Jan. 24: Armani, Louis Vuitton, Canali and Hugo Boss can stroll into India’s brandscape through joint ventures in which they can now call the shots.

But the gates have not been opened yet for large-format retailers like Wal-Mart, Carrefour, Tesco and Harrods.

In a bold reform move, the government today permitted foreign direct investment up to 51 per cent in the retail sector. Besides, in cash and carry wholesale trading, where groups such as the German Metro are operating, 100 per cent foreign investment can be made without approval.

It also liberalised foreign investment in new airports, power trading, diamond and coal mining, processing and warehousing of rubber and coffee, and petroleum infrastructure like pipelines.
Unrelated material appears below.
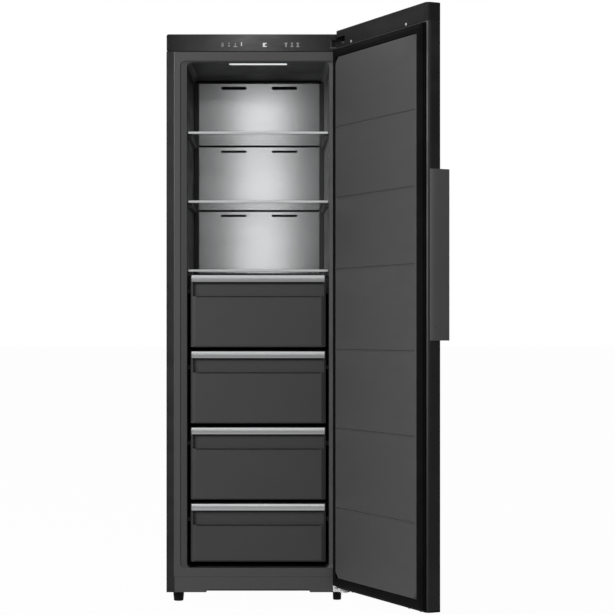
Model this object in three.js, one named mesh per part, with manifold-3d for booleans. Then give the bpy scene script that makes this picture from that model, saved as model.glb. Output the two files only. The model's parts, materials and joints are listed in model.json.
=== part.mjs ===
// Upright frost-free freezer with its door standing open: a foamed steel cabinet, three glass
// shelves in front of a metal cooling plate, four drawers, and a right-hinged door.
// Millimetres. X runs to the right, Y runs back from the cabinet's front face, Z runs up from
// the floor. The door's pieces are drawn closed and swung open about the hinge pins at the end.
import * as THREE from 'three';
import { mergeVertices } from 'three/addons/utils/BufferGeometryUtils.js';
import Module from 'manifold-3d';

const wasm = await Module();
wasm.setup();

// ---------------------------------------------------------------- driving dimensions
const WIDTH = 595;                 // cabinet and door
const CASE_DEPTH = 590;            // front face to the back edge of the steel wrapper
const CASE_BOTTOM = 34.8;          // height of the cabinet's underside
const CASE_TOP = 1846.2;
const SHEET = 0.8;                 // steel sheet
const CLEARANCE = 0.3;             // between pieces that touch
const FRONT_STRIP = 25.6;          // width of the wrapper's folded front edge
const PANEL_BOTTOM = 1790;         // lower edge of the control panel
const PANEL_DEPTH = 21.7;

const CAVITY_HALF = 230.5;         // half width of the cold space behind the throat
const CAVITY_BACK = 519;           // its back wall
const CAVITY_FLOOR = 112;
const CAVITY_CEILING = 1754.5;
const LINER_WALL = 2;
const STEP_FRONT = 335;            // the cold space's floor steps up here, over the compressor
const STEP_TOP = 318;
const MACHINE_FRONT = 390;         // compressor space at the bottom of the back
const MACHINE_CEILING = 262;

const SHELF_TOPS = [1531, 1306.5, 1082];
const SHELF_FRONT = 18;
const SHELF_BACK = 428;
const PLATE_FRONT = 430;           // front of the metal cooling plate

const DRAWER_PITCH = 248.2;
const LOWEST_DRAWER_TOP = 321;
const DRAWER_HEIGHT = 235;
const LOW_DRAWER_HEIGHT = 189.5;   // the lowest drawer is cut short by the compressor step
const BIN_BACK = 424;
const LOW_BIN_BACK = 328;

const DOOR_GAP = 16.5;             // door's inner face to the cabinet's front face, closed
const DOOR_THICKNESS = 47;
const DOOR_BOTTOM = 55.4;
const DOOR_TOP = 1850;
const DOOR_ANGLE = 115;            // degrees open, as it stands
const HINGE_X = 277;
const HINGE_Y = -39;
const PIN_RADIUS = 4;

const FOOT_Y = 60;
const ROLLER_RADIUS = 15.5;
const ROLLER_SIDES = 20;
const ROLLER_X = 250;
const ROLLER_Y = 540;

const FAN_Z = 960;
const FAN_RADIUS = 58;

// ---------------------------------------------------------------- finishes
const DARK_STEEL = [0x2c2c2d, 0.4, 0.6];
const BRUSHED = [0xb4b5b6, 0.35, 0.9];
const ZINC = [0xb9bbbd, 0.4, 0.8];
const BARE_ALUMINIUM = [0xc2c4c6, 0.45, 0.8];
const COPPER = [0xb0724a, 0.35, 0.9];
const BLACK_ENAMEL = [0x161617, 0.45, 0.3];
const GREY_LINER = [0x4c4c4d, 0.55, 0];
const DARK_LINER = [0x2e2e2f, 0.5, 0];
const DRAWER_GREY = [0x3c3c3d, 0.5, 0];
const BLACK_PLASTIC = [0x1b1b1c, 0.5, 0];
const BLACK_RUBBER = [0x101011, 0.75, 0];
const ANTHRACITE = [0x4a4a4b, 0.4, 0.7];
const FOAM_YELLOW = [0xd8c68c, 0.9, 0];
const PALE_PLASTIC = [0xd9dadb, 0.5, 0];
const LENS_WHITE = [0xf4f6f7, 0.3, 0];
const CLEAR_GLASS = [0xa9b6b6, 0.05, 0];

// ---------------------------------------------------------------- shape helpers
const rad = (degrees) => degrees * Math.PI / 180;

// Turns a geometry inside out if its faces point inwards.
function outward(geometry) {
  const position = geometry.getAttribute('position');
  const index = geometry.getIndex();
  const corner = (k) => new THREE.Vector3().fromBufferAttribute(position, index ? index.getX(k) : k);
  const count = index ? index.count : position.count;
  let volume = 0;
  for (let k = 0; k < count; k += 3) {
    volume += corner(k).dot(corner(k + 1).cross(corner(k + 2)));
  }
  if (volume > 0) return geometry;
  const flipped = new THREE.BufferGeometry();
  const points = [];
  for (let k = 0; k < count; k += 3) {
    for (const step of [0, 2, 1]) points.push(...corner(k + step).toArray());
  }
  flipped.setAttribute('position', new THREE.Float32BufferAttribute(points, 3));
  return flipped;
}

// A closed geometry with shared corners, as the boolean library takes it.
function solid(geometry) {
  if (geometry.isSolid) return geometry.manifold;
  const bare = geometry.clone();
  bare.deleteAttribute('normal');
  bare.deleteAttribute('uv');
  const merged = mergeVertices(bare, 1e-3);
  return new wasm.Manifold(new wasm.Mesh({
    numProp: 3,
    vertProperties: new Float32Array(merged.getAttribute('position').array),
    triVerts: new Uint32Array(merged.getIndex().array),
  }));
}

function geometryOf(manifold) {
  const mesh = manifold.getMesh();
  const geometry = new THREE.BufferGeometry();
  geometry.setAttribute('position', new THREE.BufferAttribute(new Float32Array(mesh.vertProperties), 3));
  geometry.setIndex(new THREE.BufferAttribute(new Uint32Array(mesh.triVerts), 1));
  return geometry;
}

const cut = (base, ...tools) => geometryOf(
  tools.reduce((left, tool) => left.subtract(solid(tool)), solid(base)));
const join = (base, ...others) => geometryOf(
  others.reduce((whole, other) => whole.add(solid(other)), solid(base)));
const common = (a, b) => geometryOf(solid(a).intersect(solid(b)));

function box([x0, x1], [y0, y1], [z0, z1]) {
  return new THREE.BoxGeometry(x1 - x0, y1 - y0, z1 - z0)
    .translate((x0 + x1) / 2, (y0 + y1) / 2, (z0 + z1) / 2);
}

const shapeOf = (outline) => new THREE.Shape(outline.map(([a, b]) => new THREE.Vector2(a, b)));

// An outline of [x, y] pairs drawn up from z0 to z1.
function alongZ(outline, z0, z1) {
  return outward(new THREE.ExtrudeGeometry(shapeOf(outline), { depth: z1 - z0, bevelEnabled: false })
    .translate(0, 0, z0));
}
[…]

In these sectors, FDI up to 100 per cent will be allowed through the automatic route.

“This is the first time in 15 years that the whole FDI policy has been reviewed in an integrated manner, to remove anomalies and inconsistencies,” commerce minister Kamal Nath said after a cabinet meeting.

Nath clarified that the issue of allowing FDI in the overall retail sector was still being studied by the government. “Its ramifications are being examined.”

For all practical purposes, however, retail has been opened up by allowing 51 per cent FDI in single-brand outlets, a decision the Left may not take kindly.

The minister, however, argued that single-brand stores would not result in “replacement and displacement of existing labour nor would it affect the business of the neighbourhood kirana store”.

Nath said retailing of multiple brands, even if such products were produced by the same manufacturer, would not be allowed.

“It is not a major move, but it is definitely a small step towards opening the retail sector,” said Arvind Singhal of KSA Technopak, the retailing consultancy.

Even now single-brand retailers are allowed to sell, but only through a franchisee.

The government has also relaxed conditions for 100 per cent FDI in business-to-business e-commerce.

It decided to allow FDI up to 100 per cent for distillation and brewing of potable alcohol, industrial explosives and hazardous chemicals through the automatic route.

There will be no need to seek approval from the Foreign Investment Promotion Board for transfer of shares in an Indian company from local to foreign investors in financial services.